In this study the authors investigated the genetic & evolutionary relationship between human, non-human primates and pig derived Trichuris parasites from different continents. After confirming the species of whipworms using PCR-restriction fragment polymorphism (PCR-RFLP) of the internal transcribed spacer 2 (ITS-2) DNA region, all worms were sequenced using two mitochondrial genetic markers nad1 (NADH dehydrogenase subunit 1) and rrnL (large ribosomal subunit) in order to analyse genetic relatedness and evolutionary relationships.
A total of 138 worms were sequenced compromising:
- human whipworms collected from infected patients in Uganda & Ecuador,
- Trichuris spp. from non-human primates from captive baboons in USA and Denmark and from African Green monkeys at Saint Kitts,
- T. suis from experimentally infected pigs in Denmark & USA and naturally infected pigs in Uganda, Ecuador and China.

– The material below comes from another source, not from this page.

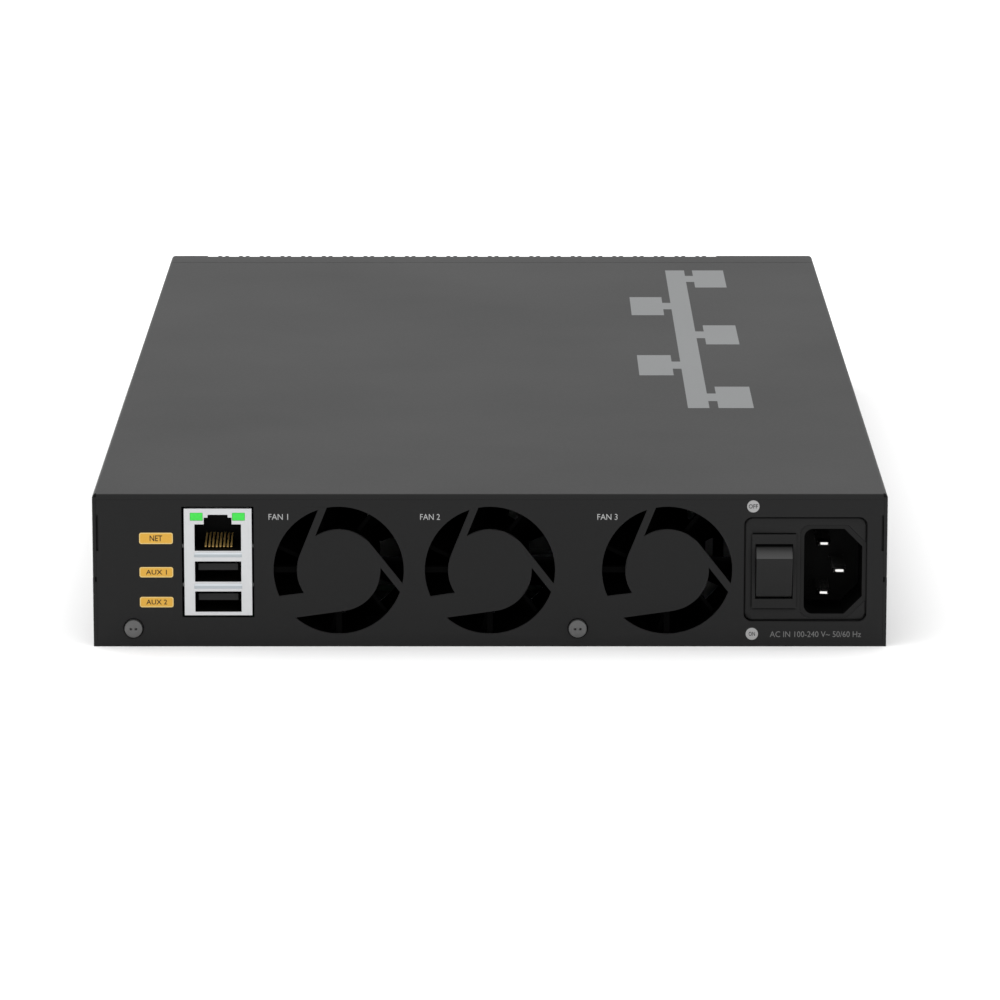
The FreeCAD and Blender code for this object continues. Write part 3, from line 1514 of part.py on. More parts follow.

Included in the analysis were two sequences of nad1 & rrnL from the mitochondrial genomes of a human T. trichiura and a pig T. suis from China plus a partial sequence of rrnL gene of a human derived T. trichiura from China, all obtained from Genbank.

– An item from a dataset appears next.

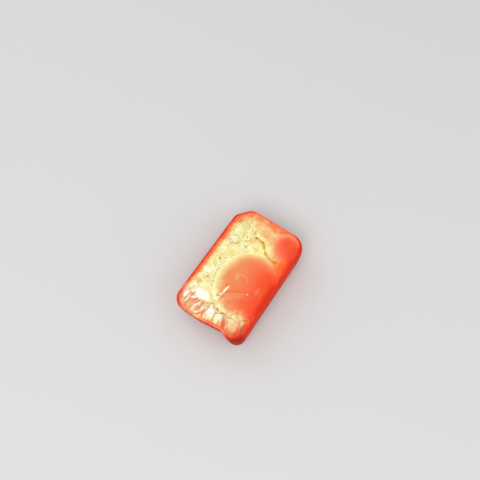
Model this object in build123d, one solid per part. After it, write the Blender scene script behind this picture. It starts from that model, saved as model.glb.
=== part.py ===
from build123d import *

import os
from math import atan2, cos, degrees, radians, sin, tan

# Copper ingot, poured into an open trough mould and still showing its free cast surface.
# It lies on the flat face that froze against the trough's floor.
# Frame: origin at the centre of the footprint on that flat face. +X runs along the length
# towards the end with the cut corner, +Y across the width, +Z up out of the cast surface.
# All sizes are in millimetres.

# Body: outer size at its widest level, just under the rolled rim
length = 41.6
width = 26.6
height = 11.0
draft_angle = 4.0      # slope of the walls, in degrees, from the mould's taper
rim_radius = 2.4       # the melt's surface tension rolls the upper edge over
foot_radius = 1.2      # where the walls meet the underside

# Corners and edges in plan
near_left_radius = 4.2       # corner at -X, +Y
near_right_radius = 3.6      # corner at -X, -Y
far_right_radius = 5.6       # corner at +X, -Y
cut_along_length = 4.9       # the cut corner at +X, +Y
cut_along_width = 4.2
cut_side_radius = 3.2        # where the cut meets the long side
cut_end_radius = 4.4         # where the cut meets the end
dent_depth = 1.2             # hollow in the near end
dent_from_right = 8.0        # its deepest point, from the -Y side
dent_left_span = 8.6         # gentle slope on the +Y side of the dent
dent_right_span = 3.4        # steep slope on the -Y side of the dent
dent_radius = 4.0
dent_left_radius = 9.0
dent_right_radius = 3.0

# Round pools, where the skin drew back from the clean metal
main_pool_radius = 10.8
main_pool_from_near_end = 17.7
main_pool_from_right = 8.7
side_pool_radius = 4.7
side_pool_from_far_end = 6.1
side_pool_from_right = 5.0
back_pool_radius = 2.5
back_pool_from_far_end = 5.3
back_pool_from_right = 13.7
pool_depth = 0.3             # floor below the skin
pool_wall_lean = 0.25        # the wall leans out by this much on its way up
pool_headroom = 1.2          # open height over the floor
lip_width = 1.5              # rolled edge of the skin round each pool
lip_height = 0.26
lip_inset = 0.5              # the lip dies away into the rolled rim

# Open crack in the skin between the pools, as steps from the main pool's centre
crack_width = 0.9
crack_depth = 0.45
crack_line = ((12.1, 0.9), (13.5, 2.4), (15.1, 3.9), (15.4, 6.4), (16.5, 8.1))
crack_bend_radius = 1.2

# Pleats in the skin, fanned out over the near end
pleat_headings = (147, 157, 167, 183, 200, 210)
pleat_hub_from_near_end = 15.6
pleat_hub_from_right = 12.6
pleat_start = 10.2           # distance from the hub to a pleat's fine tip
pleat_length = 9.0
pleat_width = 2.2            # at the wide end, past the rim
pleat_rise = 0.4             # height of the pleat's axis over the skin there

near_x = -length / 2
far_x = length / 2
left_y = width / 2
right_y = -width / 2


def plan_outline(inset):
    """The ingot seen from above, inset a little all round."""
    near, far = near_x + inset, far_x - inset
    left, right = left_y - inset, right_y + inset
    dent_y = right_y + dent_from_right
    corners = [
        ((near, left), near_left_radius - inset),
        ((near, dent_y + dent_left_span), dent_left_radius - inset),
        ((near + dent_depth, dent_y), dent_radius + inset),
        ((near, dent_y - dent_right_span), dent_right_radius - inset),
        ((near, right), near_right_radius - inset),
        ((far, right), far_right_radius - inset),
        ((far, left - cut_along_width), cut_end_radius - inset),
        ((far - cut_along_length, left), cut_side_radius - inset),
    ]
    points = [point for point, _ in corners]
    radii = [radius for _, radius in corners]
    return make_face(FilletPolyline(*points, radius=radii, close=True))


def cast_body(inset=0.0):
    """A block that tapers down, with a rolled rim and a rounded foot."""
    slope = radians(draft_angle)
    rolled_off = rim_radius * (tan(slope) + 1 / cos(slope) - 1)
    block = extrude(plan_outline(inset - rolled_off), height)
    walls = block.faces().sort_by(Axis.Z)[1:-1]
    block = draft(walls, Plane.XY.offset(height), -draft_angle)
    block = fillet(block.faces().sort_by(Axis.Z)[-1].edges(), rim_radius)
    return fillet(block.faces().sort_by(Axis.Z)[0].edges(), foot_radius)


def cap_radius(chord, rise):
    """Radius of the arc that rises by rise over a chord."""
    return (chord**2 / 4 + rise**2) / (2 * rise)


def pool_lip(radius):
    """The skin's swollen edge round a pool: its flank rises over half the lip's width."""
    flank = Cone(
        radius + lip_width,
        radius - lip_width / 2,
        3 * lip_height,
        align=(Align.CENTER, Align.CENTER, Align.MIN),
    )
    return Pos(0, 0, height - lip_height) * flank


def pool_hollow(radius):
    """The space over a pool's floor, out to the inner side of its lip."""
    floor_radius = radius - lip_width / 2
    hollow = Cone(
        floor_radius,
        floor_radius + pool_wall_lean,
        pool_headroom,
        align=(Align.CENTER, Align.CENTER, Align.MIN),
    )
    return Pos(0, 0, height - pool_depth) * hollow


def crack(start_x, start_y):
    """A round-bottomed groove that wanders over the cast surface."""
    section_radius = cap_radius(crack_width, crack_depth)
    points = [(start_x + dx, start_y + dy) for dx, dy in crack_line]
    path = FilletPolyline(*points, radius=crack_bend_radius)
    path = Pos(0, 0, height + section_radius - crack_depth) * path
    section = Plane(path @ 0, z_dir=path % 0) * Circle(section_radius)
    tips = [Pos(path @ end) * Sphere(section_radius) for end in (0, 1)]
    return sweep(section, path) + tips


def pleat(heading):
    """A furrow that opens from a fine tip in the skin and runs out over the rim."""
    section_radius = pleat_width / 2
    fall = degrees(atan2(section_radius - pleat_rise, pleat_length))
    cone = Cone(
        0,
        section_radius,
        pleat_length,
        rotation=(0, 90, 0),
        align=(Align.CENTER, Align.CENTER, Align.MIN),
    )
    x = near_x + pleat_hub_from_near_end + pleat_start * cos(radians(heading))
    y = right_y + pleat_hub_from_right + pleat_start * sin(radians(heading))
    return Pos(x, y, height) * Rot(0, 0, heading) * Rot(0, fall, 0) * cone


def make_ingot():
    """The one cast piece, with the waves and cracks of its free surface."""
    main_x = near_x + main_pool_from_near_end
    main_y = right_y + main_pool_from_right
    pools = [
        (main_x, main_y, main_pool_radius),
        (far_x - side_pool_from_far_end, right_y + side_pool_from_right, side_pool_radius),
        (far_x - back_pool_from_far_end, right_y + back_pool_from_right, back_pool_radius),
    ]
    drape = Pos(0, 0, lip_height) * cast_body(lip_inset)
    body = cast_body()
    for x, y, radius in pools:
        body += (Pos(x, y) * pool_lip(radius)) & drape
    for x, y, radius in pools:
        body -= Pos(x, y) * pool_hollow(radius)
    for heading in pleat_headings:
        body -= pleat(heading)
    return body - crack(main_x, main_y)


ingot = make_ingot()
ingot.label = "ingot"

os.makedirs("parts", exist_ok=True)
export_step(ingot, "parts/ingot.step")
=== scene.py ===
"""A small copper ingot, still red hot, cast in an open mould."""

import math

import bmesh
import bpy
import numpy as np
from mathutils import Matrix, Vector


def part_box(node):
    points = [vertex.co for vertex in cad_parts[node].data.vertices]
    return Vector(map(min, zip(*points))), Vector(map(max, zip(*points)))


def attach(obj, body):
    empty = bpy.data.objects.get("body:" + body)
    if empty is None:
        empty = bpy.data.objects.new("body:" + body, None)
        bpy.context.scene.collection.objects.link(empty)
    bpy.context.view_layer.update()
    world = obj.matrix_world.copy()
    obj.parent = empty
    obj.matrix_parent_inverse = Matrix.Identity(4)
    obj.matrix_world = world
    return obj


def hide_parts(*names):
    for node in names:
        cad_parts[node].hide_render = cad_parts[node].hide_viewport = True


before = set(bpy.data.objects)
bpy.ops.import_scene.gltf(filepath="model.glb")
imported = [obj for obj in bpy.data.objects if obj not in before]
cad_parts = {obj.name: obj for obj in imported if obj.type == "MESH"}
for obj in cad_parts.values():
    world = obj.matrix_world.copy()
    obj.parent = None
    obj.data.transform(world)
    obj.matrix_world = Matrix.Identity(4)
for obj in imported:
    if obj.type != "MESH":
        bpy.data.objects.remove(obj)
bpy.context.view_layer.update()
INGOT_LOW, INGOT_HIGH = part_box("ingot")

bl_info = {
    "name": "Hot copper ingot",
    "version": (1, 0, 0),
    "blender": (4, 5, 0),
    "location": "3D View > Sidebar > Ingot",
    "description": "A red-hot copper ingot with its cast skin, and the studio that shows it",
    "category": "Object",
}

MM = 0.001

# A distance past everything, and what counts as no length, as on the line and as parallel
FAR_OFF = 1e9
TINY = 1e-9
SLACK = 1e-6
PARALLEL = 1e-12


# Sizes and colours that a user may change


class IngotSizes(bpy.types.PropertyGroup):
    """Sizes of the ingot and of its skin."""

    length: bpy.props.FloatProperty(
        name="Length",
        description="Length of the ingot at its widest level",
        default=INGOT_HIGH.x - INGOT_LOW.x,
        unit="LENGTH",
    )
    width: bpy.props.FloatProperty(
        name="Width",
        description="Width of the ingot at its widest level",
        default=INGOT_HIGH.y - INGOT_LOW.y,
        unit="LENGTH",
    )
    height: bpy.props.FloatProperty(
        name="Height",
        description="Height of the flat part of the top above the floor",
        default=0.011,
        unit="LENGTH",
    )
    rim_radius: bpy.props.FloatProperty(
        name="Rim radius",
        description="Radius of the rolled rim round the top",
        default=0.0024,
        unit="LENGTH",
    )
    foot_radius: bpy.props.FloatProperty(
        name="Foot radius",
        description="Radius of the edge round the underside",
        default=0.0012,
        unit="LENGTH",
    )
    draft_angle: bpy.props.FloatProperty(
        name="Draft",
        description="Lean of the walls, which the mould needs to let the ingot out",
        default=math.radians(4.0),
        unit="ROTATION",
    )
    cell: bpy.props.FloatProperty(
        name="Cell",
        description="Spacing of the mesh over the top",
        default=0.000146,
        precision=6,
        unit="LENGTH",
    )


class StudioSizes(bpy.types.PropertyGroup):
    """The floor, the lamps and the camera."""

    floor_size: bpy.props.FloatProperty(
        name="Floor",
        description="Side of the square floor",
        default=3.0,
        unit="LENGTH",
    )
    floor_colour: bpy.props.FloatVectorProperty(
        name="Floor colour",
        description="Colour of the floor",
        default=(0.74, 0.73, 0.72),
        size=3,
        subtype="COLOR",
    )
    lens: bpy.props.FloatProperty(
        name="Lens",
        description="Focal length of the camera in millimetres",
        default=35.85,
    )


# Random but repeatable values over a plan position, all lengths in millimetres


def smooth(start, end, value):
    """0 at start, 1 at end, with a soft change between."""
    t = np.clip((value - start) / (end - start), 0, 1)
    return t * t * (3 - 2 * t)


def mixed(first, second, share):
    """The first value where share is 0, the second where it is 1."""
    return first * (1 - share) + second * share


def swell(away, width):
    """1 where away is 0, fading out past the width on both sides."""
    return np.exp(-((away / width) ** 2))


def hashed(i, j, k, seed):
    """A repeatable value from 0 to 1 for each whole-number cell."""
    h = (i.astype(np.int64) * 374761393 + j.astype(np.int64) * 668265263) & 0xFFFFFFFF
    h = (h + k.astype(np.int64) * 2147483647 + seed * 69069) & 0xFFFFFFFF
    h = ((h ^ (h >> 13)) * 1274126177) & 0xFFFFFFFF
    h = ((h ^ (h >> 16)) * 2246822519) & 0xFFFFFFFF
    return ((h ^ (h >> 15)) & 0xFFFFFF) / float(0xFFFFFF)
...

The authors found that the Trichuris parasites from humans and pigs were genetically very distinct with different demographic histories;
Phylogenetic analysis revealed that T. suis populations from Uganda and China clustered into separate clades whereas worms from Denmark and USA clustered together. The Ecuador T. suis worms were split between the Denmark/USA clade and the China clade. Human derived T. trichiura clustered into three clades based on their geographical origin (Uganda, China and Ecuador). The majority of baboon and green monkey worms clustered with T. trichiura from Uganda yet some clustered in a totally different clade which the authors referred to as the ‘Trichuris non-human primates’ clade. Further analysis of the population genetic structure of human and pig derived worms revealed that all populations were highly differentiated with the exception of T. trichiura worms from humans in Uganda, baboons and green moneys. These Trichuris populations were less differentiated, suggesting gene flow occurring between these populations of Trichuris which supports the theory of an African origin of Trichuris in primates.

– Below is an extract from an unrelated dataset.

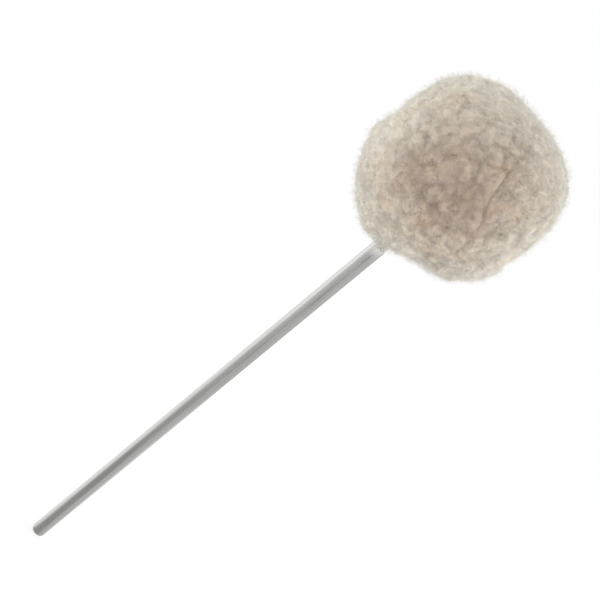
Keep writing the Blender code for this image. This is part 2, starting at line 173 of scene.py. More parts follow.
# In degrees about the stitches' middle: where panels part, how far each panel's edge lies from there,
# and where the stitches' room meets the cavity
PARTING_ANGLE = 45
NOTCH_LEAN = math.degrees(math.asin(FIT / 2 / STITCH_ROOM))
NOTCH_MEETS = math.degrees(math.acos(STITCH_INSET / STITCH_ROOM))

# A notch's first point lies at this share of the room's radius
NOTCH_START = 0.86

# Folds that part the wool on the side that faces the camera, as azimuths and elevations in degrees
FOLDS = (
    ((-111, -11), (-107, -4), (-103, 7), (-96, 14), (-87, 18), (-82, 22), (-76, 23)),
    ((-84, 33), (-74, 35), (-67, 33)),
    ((-87, 11), (-85, 6), (-84, 0), (-81, -5), (-83, -11)),
    ((-119, 19), (-109, 21), (-103, 25)),
    ((-59, -16), (-55, -23), (-51, -29)),
)

# Round tufts on the side that faces the camera: azimuth and elevation in degrees, radius in metres
TUFTS = (
    (-98, 1, 0.0054),
    (-93, 8, 0.0050),
    (-80, 15, 0.0050),
    (-104, -10, 0.0033),
    (-94, -14, 0.0036),
    (-88, 24, 0.0036),
    (-78, 28, 0.0026),
    (-93, 32, 0.0030),
    (-68, -6, 0.0036),
    (-46, -11, 0.0068),
    (-37, -2, 0.0060),
    (-78, -26, 0.0034),
    (-83, -13, 0.0034),
    (-52, 5, 0.0040),
    (-63, -20, 0.0042),
    (-98, -27, 0.0040),
    (-112, -23, 0.0037),
    (-119, 10, 0.0046),
    (-117, 28, 0.0042),
    (-124, -3, 0.0040),
)

# Light brown stains: azimuth and elevation in degrees, radius in metres, strength
STAINS = (
    (-133, 30, 0.0042, 0.55),
    (-109, -24, 0.0035, 0.50),
    (-85, -28, 0.0030, 0.75),
    (-78, 22, 0.0026, 0.80),
    (-103, 8, 0.0036, 0.52),
    (-109, -7, 0.0036, 0.52),
    (-82, -5, 0.0024, 0.45),
    (-73, -33, 0.0050, 0.30),
    (62, 12, 0.0045, 0.45),
    (140, -20, 0.0040, 0.50),
    (20, 62, 0.0040, 0.40),
)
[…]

The authors identified two important divergent events for both T. trichiura and T. suis. The first split for human T. trichiura occurred between the Ugandan and China/Ecuador populations (over 500,000 generations ago), then a second split between the China and Ecuador populations (120,000 generations). This again supports the theory of T. trichiura originating in Africa and spreading to Asia and South America. For T. suis, the first divergent event occurred between USA/Denmark and China/ Uganda populations about 80,000-240,000 generations ago. The second split was between China and Uganda populations (32,000-90,000 generations). The authors note how this second split in fact mirrors the demographic history of their porcine hosts, suggesting that the introduction of pigs (and their parasites) to East Africa came from the Far East thousands of years ago.
Conclusion
Hawash et al (2016) provide genetic evidence that Trichuris trichiura originated in primates in Africa. Human activity then brought it first to Asia and then on to South America. T. suis on the other hand probably evolved after a host-switching event in Asia which was then spread globally through host dispersal & human activities. For us then T. trichiura is very much an old family heirloom, whereas the poor pig has picked up a nasty souvenir in the form of T. suis.